Linda,
I was driving the cart and my dad is the passenger. We are
looking for his ball in the fairway but the sun is in our eyes and there are leaves
all over the fairway. He has a match with another player in our group and I
accidentally run over my dad's ball. It becomes embedded and I said he could
replace it, no penalty, but the other guy said his equipment was on the cart,
therefore the cart was part of his equipment and it should be a one-shot
penalty. I said he was just a fellow golfer (we were not partners) and I was
looking for his ball. My dad took the penalty and I was sick about it. Who was
right?
Lou from Gaffney, South Carolina
Dear Lou,
Let’s take a look at the Definition of “Equipment.” It
states: “If a shared golf cart is being moved by one of the players sharing it
(or his partner or either of their caddies), the cart and everything in it are
deemed to be that player’s equipment.” Accordingly, since you were driving the cart when you ran over your dad’s ball, the
cart was your equipment, not his.
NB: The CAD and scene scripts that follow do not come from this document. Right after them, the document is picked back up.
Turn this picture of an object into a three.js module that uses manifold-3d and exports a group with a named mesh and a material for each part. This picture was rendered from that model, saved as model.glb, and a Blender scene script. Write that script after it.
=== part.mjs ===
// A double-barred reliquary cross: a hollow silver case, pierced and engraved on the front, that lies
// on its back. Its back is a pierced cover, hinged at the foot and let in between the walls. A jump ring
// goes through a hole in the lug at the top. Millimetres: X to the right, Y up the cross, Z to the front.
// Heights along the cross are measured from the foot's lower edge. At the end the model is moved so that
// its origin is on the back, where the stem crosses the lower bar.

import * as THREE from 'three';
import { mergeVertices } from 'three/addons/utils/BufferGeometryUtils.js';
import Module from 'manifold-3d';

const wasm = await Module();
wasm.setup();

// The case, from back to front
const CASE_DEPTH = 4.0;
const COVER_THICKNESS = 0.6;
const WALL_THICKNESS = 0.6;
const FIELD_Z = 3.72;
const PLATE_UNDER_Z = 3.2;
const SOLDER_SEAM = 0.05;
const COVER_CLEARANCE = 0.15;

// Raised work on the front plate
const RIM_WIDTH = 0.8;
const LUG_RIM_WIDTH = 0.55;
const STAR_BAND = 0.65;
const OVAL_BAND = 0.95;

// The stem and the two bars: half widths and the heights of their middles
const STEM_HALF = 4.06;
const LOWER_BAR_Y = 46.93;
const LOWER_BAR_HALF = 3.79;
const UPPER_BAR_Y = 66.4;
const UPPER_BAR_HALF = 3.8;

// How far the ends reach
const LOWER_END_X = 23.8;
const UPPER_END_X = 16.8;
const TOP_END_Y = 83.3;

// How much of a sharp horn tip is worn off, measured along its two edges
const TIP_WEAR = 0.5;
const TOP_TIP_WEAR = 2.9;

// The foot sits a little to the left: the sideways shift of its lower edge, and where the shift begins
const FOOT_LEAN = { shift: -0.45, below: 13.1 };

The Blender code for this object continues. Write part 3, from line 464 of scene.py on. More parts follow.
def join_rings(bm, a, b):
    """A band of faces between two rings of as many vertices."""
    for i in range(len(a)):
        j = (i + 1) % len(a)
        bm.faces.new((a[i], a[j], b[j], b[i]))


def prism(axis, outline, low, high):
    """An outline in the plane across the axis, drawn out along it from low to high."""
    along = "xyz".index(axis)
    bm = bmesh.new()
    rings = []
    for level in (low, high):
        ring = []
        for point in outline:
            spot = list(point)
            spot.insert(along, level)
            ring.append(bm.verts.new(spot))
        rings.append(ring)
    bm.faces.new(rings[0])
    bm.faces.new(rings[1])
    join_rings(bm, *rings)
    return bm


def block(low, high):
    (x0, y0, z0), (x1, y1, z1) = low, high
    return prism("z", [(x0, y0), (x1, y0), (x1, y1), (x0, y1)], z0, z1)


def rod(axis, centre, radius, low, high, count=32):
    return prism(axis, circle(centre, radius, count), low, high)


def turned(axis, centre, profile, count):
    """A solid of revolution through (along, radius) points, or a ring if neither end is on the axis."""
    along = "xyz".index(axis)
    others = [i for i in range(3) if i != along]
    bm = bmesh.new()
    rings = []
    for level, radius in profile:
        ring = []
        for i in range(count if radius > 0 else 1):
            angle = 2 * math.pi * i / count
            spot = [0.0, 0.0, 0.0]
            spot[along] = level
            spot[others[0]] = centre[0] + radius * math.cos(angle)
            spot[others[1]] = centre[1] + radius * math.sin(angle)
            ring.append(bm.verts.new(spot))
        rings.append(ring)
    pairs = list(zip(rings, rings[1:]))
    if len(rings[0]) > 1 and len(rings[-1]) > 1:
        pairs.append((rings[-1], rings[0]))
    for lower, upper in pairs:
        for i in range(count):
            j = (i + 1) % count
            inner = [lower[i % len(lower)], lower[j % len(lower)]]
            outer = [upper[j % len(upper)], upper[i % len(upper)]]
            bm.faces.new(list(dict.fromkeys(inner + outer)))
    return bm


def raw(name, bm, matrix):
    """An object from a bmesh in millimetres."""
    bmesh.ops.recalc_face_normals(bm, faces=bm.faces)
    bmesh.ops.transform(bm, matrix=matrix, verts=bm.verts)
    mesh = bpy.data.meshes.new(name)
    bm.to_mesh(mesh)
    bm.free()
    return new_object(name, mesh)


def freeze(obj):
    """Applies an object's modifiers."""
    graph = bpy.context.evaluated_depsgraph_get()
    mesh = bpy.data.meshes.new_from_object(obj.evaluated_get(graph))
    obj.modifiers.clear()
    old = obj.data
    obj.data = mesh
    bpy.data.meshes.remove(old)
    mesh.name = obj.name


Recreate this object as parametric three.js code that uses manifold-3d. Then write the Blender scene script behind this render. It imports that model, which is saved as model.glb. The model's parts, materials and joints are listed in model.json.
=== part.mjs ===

Your
dad does not incur a penalty, since the equipment (cart) was not his and you
were not his partner. Since the original lie was altered (the cart pushed the
ball into the ground), and the original lie was on the fairway, he was required
to place it on the fairway just outside the embedded depression, no closer to
the hole [Rule 20-3b].
If you had been your dad’s partner, he would have incurred a
one-stroke penalty, and he would have had to replace the ball [Rule 18-2].